* [Task instructions]: The required output consists solely of the lines from the top of the listing through the line containing "coat on the", transcribed exactly.

* [Given data]:
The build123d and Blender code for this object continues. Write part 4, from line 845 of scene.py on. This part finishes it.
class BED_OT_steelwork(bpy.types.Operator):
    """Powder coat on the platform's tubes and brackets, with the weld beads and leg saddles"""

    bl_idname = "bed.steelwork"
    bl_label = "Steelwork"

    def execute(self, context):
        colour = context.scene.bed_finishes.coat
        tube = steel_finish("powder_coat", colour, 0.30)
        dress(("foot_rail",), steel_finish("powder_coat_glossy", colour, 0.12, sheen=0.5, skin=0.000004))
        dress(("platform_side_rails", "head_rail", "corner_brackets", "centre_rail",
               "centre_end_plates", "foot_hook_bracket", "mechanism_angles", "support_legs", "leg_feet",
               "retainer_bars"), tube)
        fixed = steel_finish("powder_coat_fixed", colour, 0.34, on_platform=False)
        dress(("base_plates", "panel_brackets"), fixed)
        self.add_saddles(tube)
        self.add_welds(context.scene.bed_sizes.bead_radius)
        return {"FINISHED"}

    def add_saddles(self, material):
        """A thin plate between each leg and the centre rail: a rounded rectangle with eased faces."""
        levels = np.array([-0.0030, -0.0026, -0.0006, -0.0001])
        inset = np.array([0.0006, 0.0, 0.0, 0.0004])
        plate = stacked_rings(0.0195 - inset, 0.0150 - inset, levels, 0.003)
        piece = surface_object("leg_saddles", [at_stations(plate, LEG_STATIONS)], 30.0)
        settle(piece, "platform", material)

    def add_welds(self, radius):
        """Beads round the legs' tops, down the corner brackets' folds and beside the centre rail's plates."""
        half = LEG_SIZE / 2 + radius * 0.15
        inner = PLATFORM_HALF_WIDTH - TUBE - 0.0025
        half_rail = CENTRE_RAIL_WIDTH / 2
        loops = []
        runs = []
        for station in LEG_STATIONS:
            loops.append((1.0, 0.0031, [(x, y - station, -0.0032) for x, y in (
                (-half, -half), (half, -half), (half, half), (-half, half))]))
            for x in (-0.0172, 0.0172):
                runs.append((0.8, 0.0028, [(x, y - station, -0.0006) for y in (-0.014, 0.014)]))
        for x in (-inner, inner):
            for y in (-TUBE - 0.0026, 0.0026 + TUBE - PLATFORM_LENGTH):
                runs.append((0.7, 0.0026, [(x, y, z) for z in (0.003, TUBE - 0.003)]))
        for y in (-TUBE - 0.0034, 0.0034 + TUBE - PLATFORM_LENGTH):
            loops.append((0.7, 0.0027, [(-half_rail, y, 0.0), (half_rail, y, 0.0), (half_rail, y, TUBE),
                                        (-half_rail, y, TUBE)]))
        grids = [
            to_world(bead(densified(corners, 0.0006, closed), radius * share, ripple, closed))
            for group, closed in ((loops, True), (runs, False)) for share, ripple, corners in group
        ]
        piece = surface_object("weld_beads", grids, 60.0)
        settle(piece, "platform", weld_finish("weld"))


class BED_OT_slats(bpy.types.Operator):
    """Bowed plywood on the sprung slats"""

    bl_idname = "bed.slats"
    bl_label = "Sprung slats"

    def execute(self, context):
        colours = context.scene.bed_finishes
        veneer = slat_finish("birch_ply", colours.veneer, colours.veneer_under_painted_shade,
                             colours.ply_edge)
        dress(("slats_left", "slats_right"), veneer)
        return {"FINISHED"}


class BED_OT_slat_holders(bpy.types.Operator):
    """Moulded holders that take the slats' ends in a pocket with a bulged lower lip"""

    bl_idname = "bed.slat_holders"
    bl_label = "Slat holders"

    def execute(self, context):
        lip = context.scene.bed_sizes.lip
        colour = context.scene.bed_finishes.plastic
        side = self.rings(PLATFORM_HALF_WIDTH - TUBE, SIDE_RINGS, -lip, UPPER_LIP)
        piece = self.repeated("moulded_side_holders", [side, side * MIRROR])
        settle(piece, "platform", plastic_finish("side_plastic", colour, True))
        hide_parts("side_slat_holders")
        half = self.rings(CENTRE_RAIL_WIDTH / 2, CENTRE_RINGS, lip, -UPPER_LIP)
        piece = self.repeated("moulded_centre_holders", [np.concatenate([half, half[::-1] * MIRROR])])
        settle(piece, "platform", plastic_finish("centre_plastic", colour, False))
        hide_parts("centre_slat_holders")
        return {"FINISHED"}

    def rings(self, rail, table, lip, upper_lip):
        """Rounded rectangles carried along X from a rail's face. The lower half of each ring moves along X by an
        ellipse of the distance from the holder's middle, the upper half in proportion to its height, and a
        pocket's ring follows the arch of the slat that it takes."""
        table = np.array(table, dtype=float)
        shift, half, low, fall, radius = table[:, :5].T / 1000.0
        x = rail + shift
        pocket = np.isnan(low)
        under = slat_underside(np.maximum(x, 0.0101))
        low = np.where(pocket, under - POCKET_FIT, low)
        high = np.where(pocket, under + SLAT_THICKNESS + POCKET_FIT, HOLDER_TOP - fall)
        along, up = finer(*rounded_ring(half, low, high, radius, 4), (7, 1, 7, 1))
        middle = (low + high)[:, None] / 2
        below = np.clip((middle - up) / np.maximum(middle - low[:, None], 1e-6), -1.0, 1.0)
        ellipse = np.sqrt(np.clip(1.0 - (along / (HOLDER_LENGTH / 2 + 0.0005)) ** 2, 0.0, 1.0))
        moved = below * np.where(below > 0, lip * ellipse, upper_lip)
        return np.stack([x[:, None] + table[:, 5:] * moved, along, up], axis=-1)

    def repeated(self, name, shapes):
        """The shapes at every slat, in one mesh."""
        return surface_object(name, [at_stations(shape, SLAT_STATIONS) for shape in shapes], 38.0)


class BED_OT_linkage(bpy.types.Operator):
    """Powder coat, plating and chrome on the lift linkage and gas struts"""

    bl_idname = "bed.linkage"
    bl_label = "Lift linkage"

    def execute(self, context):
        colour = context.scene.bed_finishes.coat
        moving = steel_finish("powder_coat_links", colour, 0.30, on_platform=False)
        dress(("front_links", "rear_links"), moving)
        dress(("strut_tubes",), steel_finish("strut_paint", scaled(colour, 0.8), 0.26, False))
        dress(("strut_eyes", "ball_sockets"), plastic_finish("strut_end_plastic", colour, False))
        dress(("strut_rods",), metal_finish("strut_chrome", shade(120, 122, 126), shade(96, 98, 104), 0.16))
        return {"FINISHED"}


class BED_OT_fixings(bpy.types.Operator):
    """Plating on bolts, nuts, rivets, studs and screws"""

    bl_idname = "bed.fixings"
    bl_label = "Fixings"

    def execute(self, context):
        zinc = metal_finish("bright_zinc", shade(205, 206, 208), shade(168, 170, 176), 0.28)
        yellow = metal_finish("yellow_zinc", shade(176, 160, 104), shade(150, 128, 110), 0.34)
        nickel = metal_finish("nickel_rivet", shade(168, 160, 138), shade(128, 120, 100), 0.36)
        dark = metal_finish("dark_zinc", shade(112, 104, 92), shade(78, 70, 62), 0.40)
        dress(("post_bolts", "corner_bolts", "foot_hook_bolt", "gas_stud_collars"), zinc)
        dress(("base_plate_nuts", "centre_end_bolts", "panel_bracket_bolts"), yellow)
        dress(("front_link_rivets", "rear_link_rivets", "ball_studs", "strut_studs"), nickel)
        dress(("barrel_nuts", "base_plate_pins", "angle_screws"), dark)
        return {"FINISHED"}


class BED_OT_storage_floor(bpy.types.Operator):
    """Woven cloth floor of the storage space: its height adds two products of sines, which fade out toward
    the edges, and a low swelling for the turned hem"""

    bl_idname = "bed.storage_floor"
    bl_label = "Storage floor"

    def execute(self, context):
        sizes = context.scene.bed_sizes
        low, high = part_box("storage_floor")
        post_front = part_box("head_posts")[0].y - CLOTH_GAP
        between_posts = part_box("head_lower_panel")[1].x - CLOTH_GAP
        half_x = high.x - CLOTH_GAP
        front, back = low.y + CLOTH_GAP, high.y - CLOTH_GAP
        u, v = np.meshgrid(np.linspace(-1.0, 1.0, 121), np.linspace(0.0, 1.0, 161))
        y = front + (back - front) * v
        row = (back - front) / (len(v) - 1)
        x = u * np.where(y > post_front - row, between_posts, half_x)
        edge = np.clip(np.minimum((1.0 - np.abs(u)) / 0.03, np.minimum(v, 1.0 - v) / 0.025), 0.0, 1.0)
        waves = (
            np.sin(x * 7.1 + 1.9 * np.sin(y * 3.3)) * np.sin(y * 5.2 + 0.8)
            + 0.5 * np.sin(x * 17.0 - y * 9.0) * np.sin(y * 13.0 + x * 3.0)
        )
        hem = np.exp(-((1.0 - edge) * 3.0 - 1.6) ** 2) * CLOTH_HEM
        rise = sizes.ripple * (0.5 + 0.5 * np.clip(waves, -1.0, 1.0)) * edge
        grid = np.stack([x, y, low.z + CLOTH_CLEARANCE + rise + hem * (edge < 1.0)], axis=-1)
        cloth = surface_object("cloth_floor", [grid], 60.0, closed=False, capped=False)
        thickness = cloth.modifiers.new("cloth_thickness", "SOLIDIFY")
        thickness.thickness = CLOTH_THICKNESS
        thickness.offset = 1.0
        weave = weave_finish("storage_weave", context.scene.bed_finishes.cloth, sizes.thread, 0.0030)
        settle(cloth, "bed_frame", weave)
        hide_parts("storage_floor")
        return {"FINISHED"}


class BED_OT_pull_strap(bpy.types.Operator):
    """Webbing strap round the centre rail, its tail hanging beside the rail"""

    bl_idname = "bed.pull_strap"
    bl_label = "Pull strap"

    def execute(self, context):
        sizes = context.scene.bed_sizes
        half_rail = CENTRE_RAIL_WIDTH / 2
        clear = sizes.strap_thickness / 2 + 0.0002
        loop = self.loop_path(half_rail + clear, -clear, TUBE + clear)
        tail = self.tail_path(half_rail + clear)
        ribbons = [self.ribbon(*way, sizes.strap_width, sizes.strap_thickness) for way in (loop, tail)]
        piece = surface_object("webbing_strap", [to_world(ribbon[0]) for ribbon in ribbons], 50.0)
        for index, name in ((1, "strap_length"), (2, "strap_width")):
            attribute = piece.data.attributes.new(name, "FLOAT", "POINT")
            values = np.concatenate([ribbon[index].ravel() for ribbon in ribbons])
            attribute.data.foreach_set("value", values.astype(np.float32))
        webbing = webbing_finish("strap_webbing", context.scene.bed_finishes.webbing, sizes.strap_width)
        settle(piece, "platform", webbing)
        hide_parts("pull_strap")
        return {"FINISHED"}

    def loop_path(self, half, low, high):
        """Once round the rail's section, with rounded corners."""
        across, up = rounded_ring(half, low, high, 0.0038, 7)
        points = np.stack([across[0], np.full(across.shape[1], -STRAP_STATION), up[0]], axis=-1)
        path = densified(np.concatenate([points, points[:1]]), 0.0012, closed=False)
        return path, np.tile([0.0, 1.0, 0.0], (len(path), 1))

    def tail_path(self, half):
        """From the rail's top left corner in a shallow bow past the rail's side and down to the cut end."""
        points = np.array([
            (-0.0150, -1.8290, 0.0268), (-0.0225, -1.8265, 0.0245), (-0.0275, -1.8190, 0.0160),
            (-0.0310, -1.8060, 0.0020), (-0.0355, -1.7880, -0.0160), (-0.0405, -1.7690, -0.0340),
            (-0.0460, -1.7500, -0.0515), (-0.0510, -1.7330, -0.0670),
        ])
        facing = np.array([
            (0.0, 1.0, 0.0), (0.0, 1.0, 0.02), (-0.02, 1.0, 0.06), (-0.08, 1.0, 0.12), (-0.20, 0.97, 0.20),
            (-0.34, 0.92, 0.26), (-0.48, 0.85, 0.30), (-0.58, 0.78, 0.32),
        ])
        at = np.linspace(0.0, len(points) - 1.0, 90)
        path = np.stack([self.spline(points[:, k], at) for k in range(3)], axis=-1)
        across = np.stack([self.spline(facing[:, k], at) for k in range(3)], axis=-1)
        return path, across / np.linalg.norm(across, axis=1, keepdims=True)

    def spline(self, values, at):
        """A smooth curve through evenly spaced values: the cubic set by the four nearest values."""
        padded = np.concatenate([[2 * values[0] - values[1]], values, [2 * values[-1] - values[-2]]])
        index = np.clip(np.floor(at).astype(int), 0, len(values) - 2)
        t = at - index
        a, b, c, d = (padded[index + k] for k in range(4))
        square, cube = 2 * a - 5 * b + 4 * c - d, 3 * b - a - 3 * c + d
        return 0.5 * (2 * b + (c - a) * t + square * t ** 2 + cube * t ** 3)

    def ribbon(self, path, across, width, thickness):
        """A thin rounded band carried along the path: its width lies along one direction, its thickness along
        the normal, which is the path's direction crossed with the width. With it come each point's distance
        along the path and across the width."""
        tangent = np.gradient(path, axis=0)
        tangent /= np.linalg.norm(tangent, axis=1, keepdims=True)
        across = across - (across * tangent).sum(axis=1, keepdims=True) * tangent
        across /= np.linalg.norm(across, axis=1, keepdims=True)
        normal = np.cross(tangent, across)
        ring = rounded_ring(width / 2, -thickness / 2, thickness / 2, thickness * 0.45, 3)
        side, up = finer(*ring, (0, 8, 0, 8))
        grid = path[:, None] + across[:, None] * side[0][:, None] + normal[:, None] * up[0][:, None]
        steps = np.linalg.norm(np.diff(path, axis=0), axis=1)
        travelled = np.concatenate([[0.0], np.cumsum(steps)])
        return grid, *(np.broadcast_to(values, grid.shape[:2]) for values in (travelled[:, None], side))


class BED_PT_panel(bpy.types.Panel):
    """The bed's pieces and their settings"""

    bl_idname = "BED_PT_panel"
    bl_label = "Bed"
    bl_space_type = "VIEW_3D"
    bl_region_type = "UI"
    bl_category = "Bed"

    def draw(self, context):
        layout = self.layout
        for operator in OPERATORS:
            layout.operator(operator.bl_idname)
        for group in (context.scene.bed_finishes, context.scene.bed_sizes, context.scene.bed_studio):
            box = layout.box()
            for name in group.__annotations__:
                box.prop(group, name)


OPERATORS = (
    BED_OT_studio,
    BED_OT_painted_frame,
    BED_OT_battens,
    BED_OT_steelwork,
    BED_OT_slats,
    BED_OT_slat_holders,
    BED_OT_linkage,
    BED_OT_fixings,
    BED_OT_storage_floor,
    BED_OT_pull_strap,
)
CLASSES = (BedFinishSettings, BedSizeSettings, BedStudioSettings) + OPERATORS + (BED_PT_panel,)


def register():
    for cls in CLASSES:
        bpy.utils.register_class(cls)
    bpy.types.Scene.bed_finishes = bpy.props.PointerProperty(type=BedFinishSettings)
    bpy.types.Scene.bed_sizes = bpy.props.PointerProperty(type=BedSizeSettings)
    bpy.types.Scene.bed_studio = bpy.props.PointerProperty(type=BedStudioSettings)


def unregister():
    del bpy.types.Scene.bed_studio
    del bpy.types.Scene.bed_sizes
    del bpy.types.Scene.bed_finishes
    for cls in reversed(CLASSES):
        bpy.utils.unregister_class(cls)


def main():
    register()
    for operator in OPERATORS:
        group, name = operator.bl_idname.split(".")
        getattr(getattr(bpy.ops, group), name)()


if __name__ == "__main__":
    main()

* [Right answer]:
The build123d and Blender code for this object continues. Write part 4, from line 845 of scene.py on. This part finishes it.
class BED_OT_steelwork(bpy.types.Operator):
    """Powder coat on the platform's tubes and brackets, with the weld beads and leg saddles"""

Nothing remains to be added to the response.